Aufgrund der Absorption von grünem Licht durch den Magenta-Filter – Magenta ist eine Farbmischung aus Rot und Blau, die auch gern als helles Purpur bezeichnet wird – sieht der Besucher der alten Stadtkirche nur noch Rot und Blau und nicht mehr Grün.

Aber ganz rausfiltern lässt sich die grüne Farbe dann doch nicht. Grüneffekte ergeben sich, wenn das Tageslicht durch die Folienkanten durchscheint, und die Gegenfarbe des Magenta zeigt sich beim Blick zur offenen Tür als „Negativ“, als grünes Nachbild.

Man staunt über die Besonderheit einer neuen Farbwahrnehmung unseres Lichtsinnesorgans.

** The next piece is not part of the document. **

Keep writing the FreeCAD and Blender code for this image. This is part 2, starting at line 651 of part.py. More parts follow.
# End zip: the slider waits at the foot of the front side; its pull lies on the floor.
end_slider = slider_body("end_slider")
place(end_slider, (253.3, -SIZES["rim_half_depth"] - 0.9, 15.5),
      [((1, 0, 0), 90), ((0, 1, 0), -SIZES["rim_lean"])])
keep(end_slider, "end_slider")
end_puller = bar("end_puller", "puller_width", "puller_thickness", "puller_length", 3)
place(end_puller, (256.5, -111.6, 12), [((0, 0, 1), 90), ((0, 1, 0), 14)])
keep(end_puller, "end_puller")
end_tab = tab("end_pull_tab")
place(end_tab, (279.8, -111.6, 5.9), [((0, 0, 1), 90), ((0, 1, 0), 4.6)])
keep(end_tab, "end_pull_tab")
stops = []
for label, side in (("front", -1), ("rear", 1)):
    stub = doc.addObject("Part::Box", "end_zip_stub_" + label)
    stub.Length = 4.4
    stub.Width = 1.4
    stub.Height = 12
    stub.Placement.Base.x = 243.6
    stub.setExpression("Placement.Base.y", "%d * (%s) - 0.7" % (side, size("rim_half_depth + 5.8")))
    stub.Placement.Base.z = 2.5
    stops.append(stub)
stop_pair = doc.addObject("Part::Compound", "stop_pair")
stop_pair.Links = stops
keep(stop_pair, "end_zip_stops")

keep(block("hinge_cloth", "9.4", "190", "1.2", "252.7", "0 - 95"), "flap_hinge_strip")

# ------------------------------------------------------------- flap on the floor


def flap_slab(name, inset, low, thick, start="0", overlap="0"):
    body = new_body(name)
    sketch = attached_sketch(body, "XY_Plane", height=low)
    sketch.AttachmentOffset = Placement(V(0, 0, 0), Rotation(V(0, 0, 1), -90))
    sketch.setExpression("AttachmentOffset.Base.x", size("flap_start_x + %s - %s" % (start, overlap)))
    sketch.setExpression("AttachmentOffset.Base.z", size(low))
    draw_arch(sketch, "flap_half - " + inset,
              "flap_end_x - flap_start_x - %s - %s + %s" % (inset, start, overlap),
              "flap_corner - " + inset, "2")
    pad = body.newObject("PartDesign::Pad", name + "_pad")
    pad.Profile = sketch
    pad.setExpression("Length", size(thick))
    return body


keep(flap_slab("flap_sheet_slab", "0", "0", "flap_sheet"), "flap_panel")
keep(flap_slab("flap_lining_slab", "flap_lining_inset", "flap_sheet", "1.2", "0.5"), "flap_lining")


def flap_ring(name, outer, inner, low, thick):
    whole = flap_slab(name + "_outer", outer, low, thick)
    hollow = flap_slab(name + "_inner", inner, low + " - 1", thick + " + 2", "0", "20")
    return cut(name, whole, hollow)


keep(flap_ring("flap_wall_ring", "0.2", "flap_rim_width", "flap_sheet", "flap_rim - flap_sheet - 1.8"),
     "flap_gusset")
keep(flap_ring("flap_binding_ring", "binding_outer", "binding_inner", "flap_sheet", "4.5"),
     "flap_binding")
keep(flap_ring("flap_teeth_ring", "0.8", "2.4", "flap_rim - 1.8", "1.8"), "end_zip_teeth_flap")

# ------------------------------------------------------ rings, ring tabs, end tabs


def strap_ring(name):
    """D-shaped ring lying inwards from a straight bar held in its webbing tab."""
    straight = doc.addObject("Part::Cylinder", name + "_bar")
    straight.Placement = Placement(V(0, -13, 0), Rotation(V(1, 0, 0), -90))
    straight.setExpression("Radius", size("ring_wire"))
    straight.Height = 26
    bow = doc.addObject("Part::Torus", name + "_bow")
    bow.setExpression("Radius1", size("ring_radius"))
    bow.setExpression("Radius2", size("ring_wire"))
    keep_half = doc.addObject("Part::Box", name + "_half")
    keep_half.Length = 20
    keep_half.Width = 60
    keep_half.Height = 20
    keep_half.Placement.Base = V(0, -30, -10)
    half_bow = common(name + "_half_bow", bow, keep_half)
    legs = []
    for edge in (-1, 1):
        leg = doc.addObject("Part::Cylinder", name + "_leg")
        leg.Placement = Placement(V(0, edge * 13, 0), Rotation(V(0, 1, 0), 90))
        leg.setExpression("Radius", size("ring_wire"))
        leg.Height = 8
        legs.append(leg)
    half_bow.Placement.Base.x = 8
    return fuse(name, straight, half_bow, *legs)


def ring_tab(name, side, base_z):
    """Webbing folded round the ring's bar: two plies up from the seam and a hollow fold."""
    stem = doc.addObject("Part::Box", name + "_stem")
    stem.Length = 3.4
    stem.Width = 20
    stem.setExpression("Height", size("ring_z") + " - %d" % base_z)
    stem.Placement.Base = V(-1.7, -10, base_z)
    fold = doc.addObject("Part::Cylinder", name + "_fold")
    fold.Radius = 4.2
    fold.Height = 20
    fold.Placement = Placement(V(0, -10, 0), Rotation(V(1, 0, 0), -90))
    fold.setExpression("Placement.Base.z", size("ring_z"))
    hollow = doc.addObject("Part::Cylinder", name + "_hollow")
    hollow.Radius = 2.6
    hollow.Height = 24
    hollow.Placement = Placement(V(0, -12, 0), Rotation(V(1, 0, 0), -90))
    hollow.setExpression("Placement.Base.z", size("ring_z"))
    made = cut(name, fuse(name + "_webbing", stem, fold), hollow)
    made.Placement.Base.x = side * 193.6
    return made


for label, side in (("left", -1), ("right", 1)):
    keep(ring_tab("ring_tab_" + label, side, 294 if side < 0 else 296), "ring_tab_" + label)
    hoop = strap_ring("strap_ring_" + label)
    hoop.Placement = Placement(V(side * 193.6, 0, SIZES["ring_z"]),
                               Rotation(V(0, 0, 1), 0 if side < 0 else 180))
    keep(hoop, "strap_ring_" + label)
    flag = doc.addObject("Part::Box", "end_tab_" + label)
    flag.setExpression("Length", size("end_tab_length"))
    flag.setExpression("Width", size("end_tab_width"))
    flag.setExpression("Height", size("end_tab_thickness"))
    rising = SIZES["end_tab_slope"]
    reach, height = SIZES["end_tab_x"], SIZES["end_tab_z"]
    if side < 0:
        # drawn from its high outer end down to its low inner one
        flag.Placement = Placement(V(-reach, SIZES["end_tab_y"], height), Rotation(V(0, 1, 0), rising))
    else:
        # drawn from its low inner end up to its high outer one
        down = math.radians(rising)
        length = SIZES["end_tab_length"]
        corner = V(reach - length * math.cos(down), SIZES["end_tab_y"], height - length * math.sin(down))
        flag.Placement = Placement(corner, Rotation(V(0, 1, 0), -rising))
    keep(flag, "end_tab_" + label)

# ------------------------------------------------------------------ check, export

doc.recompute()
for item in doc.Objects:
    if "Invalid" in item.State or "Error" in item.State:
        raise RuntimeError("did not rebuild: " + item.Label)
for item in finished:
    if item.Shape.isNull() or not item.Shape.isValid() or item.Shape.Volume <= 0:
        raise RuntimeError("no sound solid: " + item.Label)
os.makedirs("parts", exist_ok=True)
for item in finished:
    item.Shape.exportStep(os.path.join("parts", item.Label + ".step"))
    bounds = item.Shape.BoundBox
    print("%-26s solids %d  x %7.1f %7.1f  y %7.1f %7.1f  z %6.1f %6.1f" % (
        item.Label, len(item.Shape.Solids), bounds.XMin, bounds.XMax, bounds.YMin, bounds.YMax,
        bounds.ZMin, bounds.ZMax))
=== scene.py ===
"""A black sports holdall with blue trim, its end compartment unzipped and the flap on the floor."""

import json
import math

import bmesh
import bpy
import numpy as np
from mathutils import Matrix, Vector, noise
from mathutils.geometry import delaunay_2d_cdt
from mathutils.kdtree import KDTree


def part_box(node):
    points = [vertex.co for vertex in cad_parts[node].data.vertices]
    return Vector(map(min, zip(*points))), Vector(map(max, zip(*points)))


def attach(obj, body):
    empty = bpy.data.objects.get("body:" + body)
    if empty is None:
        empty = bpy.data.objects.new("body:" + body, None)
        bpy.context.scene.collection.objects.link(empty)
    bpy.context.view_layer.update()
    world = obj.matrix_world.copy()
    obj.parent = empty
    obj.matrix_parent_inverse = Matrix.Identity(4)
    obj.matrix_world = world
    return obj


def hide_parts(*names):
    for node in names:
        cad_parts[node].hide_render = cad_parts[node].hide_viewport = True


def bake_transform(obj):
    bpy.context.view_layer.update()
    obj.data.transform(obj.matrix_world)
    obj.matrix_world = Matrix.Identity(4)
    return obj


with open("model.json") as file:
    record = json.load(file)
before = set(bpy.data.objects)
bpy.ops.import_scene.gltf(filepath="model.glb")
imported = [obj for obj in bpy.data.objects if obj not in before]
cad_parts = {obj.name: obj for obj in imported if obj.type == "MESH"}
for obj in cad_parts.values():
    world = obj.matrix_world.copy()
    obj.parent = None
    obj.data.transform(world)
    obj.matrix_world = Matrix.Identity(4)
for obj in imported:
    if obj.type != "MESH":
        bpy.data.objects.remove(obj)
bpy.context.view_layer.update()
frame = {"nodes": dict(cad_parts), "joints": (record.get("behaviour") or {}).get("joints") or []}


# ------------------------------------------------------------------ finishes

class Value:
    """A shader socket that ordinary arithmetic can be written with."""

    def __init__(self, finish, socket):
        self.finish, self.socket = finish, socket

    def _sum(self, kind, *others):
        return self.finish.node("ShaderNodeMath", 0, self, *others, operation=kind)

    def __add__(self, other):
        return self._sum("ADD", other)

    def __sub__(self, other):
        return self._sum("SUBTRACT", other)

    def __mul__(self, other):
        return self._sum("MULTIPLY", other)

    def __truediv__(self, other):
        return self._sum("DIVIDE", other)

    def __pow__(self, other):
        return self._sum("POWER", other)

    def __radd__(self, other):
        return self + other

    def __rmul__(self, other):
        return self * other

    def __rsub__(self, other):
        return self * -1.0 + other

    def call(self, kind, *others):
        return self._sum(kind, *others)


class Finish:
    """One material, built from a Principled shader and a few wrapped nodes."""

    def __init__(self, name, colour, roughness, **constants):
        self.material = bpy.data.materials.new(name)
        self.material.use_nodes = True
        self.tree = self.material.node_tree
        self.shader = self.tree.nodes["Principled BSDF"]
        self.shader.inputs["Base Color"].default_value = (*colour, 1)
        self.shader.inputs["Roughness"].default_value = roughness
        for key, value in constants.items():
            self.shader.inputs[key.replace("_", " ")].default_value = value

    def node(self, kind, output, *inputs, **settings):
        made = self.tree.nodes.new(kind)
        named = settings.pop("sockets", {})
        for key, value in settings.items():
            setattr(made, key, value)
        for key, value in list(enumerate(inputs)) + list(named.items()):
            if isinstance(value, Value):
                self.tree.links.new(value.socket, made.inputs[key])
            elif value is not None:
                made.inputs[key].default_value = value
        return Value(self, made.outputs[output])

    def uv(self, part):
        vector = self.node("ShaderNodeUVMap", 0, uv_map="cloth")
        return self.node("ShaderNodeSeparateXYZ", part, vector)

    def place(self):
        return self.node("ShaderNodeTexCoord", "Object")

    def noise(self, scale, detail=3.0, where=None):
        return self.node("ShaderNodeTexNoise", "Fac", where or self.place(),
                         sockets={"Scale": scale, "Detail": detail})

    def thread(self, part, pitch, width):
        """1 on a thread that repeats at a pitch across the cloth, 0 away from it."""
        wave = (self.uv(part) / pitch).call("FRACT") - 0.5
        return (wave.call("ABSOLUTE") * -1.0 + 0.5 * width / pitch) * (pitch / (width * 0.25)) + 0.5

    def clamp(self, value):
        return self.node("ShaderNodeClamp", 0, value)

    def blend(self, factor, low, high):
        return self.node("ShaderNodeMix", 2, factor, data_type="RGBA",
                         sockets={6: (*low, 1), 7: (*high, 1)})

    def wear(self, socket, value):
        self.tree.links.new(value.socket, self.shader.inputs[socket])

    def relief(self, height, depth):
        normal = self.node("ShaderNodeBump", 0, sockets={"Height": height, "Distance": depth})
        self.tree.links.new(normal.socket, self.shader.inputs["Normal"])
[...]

Genau das ist die Idee dieser Lichtinstallation, die eine Lichtwechselwirkung beabsichtigt. „Das Wechselspiel ist extrem spannend und das wollen wir erlebbar machen“, sagt Marcus Pericin, nachdem er von einem acht Meter hohen Gerüst gestiegen ist, wo er noch letzte Hand an die Fensterverkleidung gelegt hat. Pericin hat die Installation alleine bewerkstelligt und brauchte volle zwei Tage dafür - beim Aufbau mit gesteigertem Interesse begleitet von Luis Lenz vom Kunstverein und dem Kulturbeauftragten Dominik Baiker.

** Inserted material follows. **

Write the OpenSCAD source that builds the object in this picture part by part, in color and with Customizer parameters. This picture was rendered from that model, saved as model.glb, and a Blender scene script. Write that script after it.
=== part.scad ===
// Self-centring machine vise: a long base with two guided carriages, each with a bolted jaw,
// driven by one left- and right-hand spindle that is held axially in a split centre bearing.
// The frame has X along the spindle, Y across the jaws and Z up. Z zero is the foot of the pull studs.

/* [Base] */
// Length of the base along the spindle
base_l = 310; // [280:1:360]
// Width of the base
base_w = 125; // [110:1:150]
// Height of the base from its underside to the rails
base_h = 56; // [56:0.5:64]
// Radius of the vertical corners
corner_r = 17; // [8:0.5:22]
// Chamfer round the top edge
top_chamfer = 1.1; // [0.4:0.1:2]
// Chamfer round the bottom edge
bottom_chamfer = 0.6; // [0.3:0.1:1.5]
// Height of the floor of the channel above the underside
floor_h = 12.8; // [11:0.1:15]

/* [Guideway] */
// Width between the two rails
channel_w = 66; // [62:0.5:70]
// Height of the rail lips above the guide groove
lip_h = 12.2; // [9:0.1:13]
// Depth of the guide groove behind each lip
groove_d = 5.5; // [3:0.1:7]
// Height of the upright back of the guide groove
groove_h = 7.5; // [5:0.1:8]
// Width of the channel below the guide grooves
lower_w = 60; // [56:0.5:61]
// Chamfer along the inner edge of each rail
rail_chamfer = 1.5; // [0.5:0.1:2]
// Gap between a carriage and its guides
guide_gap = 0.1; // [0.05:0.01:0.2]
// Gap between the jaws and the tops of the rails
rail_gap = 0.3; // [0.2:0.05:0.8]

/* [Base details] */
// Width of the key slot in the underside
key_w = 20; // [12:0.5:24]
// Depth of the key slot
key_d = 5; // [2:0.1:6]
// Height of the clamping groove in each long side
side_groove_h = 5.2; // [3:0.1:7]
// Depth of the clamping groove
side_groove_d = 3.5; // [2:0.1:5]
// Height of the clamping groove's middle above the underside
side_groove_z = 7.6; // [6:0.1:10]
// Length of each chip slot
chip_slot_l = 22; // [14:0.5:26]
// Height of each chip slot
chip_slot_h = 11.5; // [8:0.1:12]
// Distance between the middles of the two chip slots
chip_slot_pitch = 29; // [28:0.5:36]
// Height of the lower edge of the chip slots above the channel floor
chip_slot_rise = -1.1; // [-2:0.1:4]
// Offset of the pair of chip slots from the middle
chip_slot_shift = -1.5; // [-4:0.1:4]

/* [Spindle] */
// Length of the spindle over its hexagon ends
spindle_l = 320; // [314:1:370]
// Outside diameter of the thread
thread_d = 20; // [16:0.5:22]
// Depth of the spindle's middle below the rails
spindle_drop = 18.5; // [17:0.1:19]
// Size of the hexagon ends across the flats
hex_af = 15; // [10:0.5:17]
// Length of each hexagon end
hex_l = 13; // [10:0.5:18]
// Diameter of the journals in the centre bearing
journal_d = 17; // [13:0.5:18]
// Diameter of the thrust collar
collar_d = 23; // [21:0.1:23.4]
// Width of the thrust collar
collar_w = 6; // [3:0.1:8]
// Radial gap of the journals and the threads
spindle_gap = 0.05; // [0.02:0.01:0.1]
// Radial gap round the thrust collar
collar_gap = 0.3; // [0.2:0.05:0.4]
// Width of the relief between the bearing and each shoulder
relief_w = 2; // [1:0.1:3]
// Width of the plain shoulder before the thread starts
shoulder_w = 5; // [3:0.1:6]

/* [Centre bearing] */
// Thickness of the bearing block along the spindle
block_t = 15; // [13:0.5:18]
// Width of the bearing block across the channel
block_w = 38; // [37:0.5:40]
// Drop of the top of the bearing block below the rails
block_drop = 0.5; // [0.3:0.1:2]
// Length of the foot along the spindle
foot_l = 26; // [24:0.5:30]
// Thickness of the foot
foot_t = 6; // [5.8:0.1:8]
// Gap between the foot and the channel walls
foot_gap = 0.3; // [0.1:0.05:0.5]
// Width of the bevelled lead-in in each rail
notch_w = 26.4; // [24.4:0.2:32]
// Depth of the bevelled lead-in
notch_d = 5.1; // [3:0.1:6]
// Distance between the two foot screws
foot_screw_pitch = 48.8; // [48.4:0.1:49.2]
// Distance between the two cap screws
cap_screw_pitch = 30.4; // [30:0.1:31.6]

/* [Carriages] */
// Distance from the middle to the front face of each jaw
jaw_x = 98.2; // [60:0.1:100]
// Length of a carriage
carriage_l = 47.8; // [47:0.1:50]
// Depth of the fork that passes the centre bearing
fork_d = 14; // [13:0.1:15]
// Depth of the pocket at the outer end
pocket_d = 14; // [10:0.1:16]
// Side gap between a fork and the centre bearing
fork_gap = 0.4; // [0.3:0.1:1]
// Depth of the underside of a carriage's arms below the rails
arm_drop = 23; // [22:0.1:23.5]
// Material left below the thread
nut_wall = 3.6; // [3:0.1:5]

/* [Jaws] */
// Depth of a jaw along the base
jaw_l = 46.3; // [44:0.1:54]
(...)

Pericin hat die Folien zugeschnitten und mit doppelseitigen Tapes an die Innenseiten der Fenster geklebt. Und er ist auch auf die Orgelempore bis zur Rosette hinaufgestiegen. Der Kunstverein hat die Arbeitsplattform, das Gerüst und das mobile Arbeitsgerät, die Leitern, beigebracht. Auf die Fenster wurden spezielle Theaterfilter verklebt.

Wenn man sich an die neuen Lichtverhältnisse in der Kirche gewöhnt hat, dann sieht man auch, wie sie sich verändert haben und wie sich mit Kontrasten von Farben gestalten lässt.

Die Frage ist bei diesem Phänomen, wie man mit Licht die Farbe verändern kann. Die wechselnde Tageslichtsituation bedingt das unterschiedliche Farbspektrum.

Heute ab 19 Uhr freie Besichtigung

Um 18 Uhr abends habe noch alles vor leuchtenden Farben geglüht, berichtet Baiker. Wenn es draußen dunkler wird, wird das Licht innen violetter. Bei direktem Sonnenlicht wirken die Farben wärmer, bei indirektem kühler. Auf Kunstlicht als Lichtquelle wird ganz verzichtet.

„Die Installation passt gut in eine Kirche“, sagt ein sichtlich begeisterter Marcus Pericin, für den Kirchenräume generell spannende Räume sind. Er weiß auch, dass es großes Potenzial hat, einen solchen Raum mit farbigem Licht zu bespielen. Schließlich erlebt man den gleichen Raum ganz anders.

Eine solche körperliche Erfahrung der anderen Lichtwirkung kann das Publikum durch eine Begehung machen. Schon bei der Eröffnung am heutigen Freitagabend gibt es nach der offiziellen Vernissage ab 19 Uhr eine Stunde lang eine freie Besichtigung.

Im August macht Dominik Baiker drei geführte Begehungen, extra zu unterschiedlichen Tageszeiten. Sein Thema ist die Bedeutung von Licht und Farbe im spätmittelalterlichen Kirchenbau.

Bei diesen Führungen wird man die atmosphärischen Änderungen feststellen können. Auch ein Blick zu den beiden Orgeln bringt ein Aha-Erlebnis. Die Orgelpfeifen leuchten grandios in Magentafarben. Darüber wird sich auch Christoph Bogon freuen, der nicht nur bei der Vernissage Orgel spielt, sondern im Rahmenprogramm am 30. Juli ein Konzert mit Klangimprovisationen gibt.

Zum „Erlebnis Farbe“ in einem Vortrag der beiden Zürcher Initiatoren kommt bei der Orgel dann noch das Thema „Licht und Klang“.

>> Bis 5. September, Samstag 10 bis 17 Uhr, Sonntag 11 bis 17 Uhr, Mittwoch 14 bis 17 Uhr, Freitag 17 bis 20 Uhr.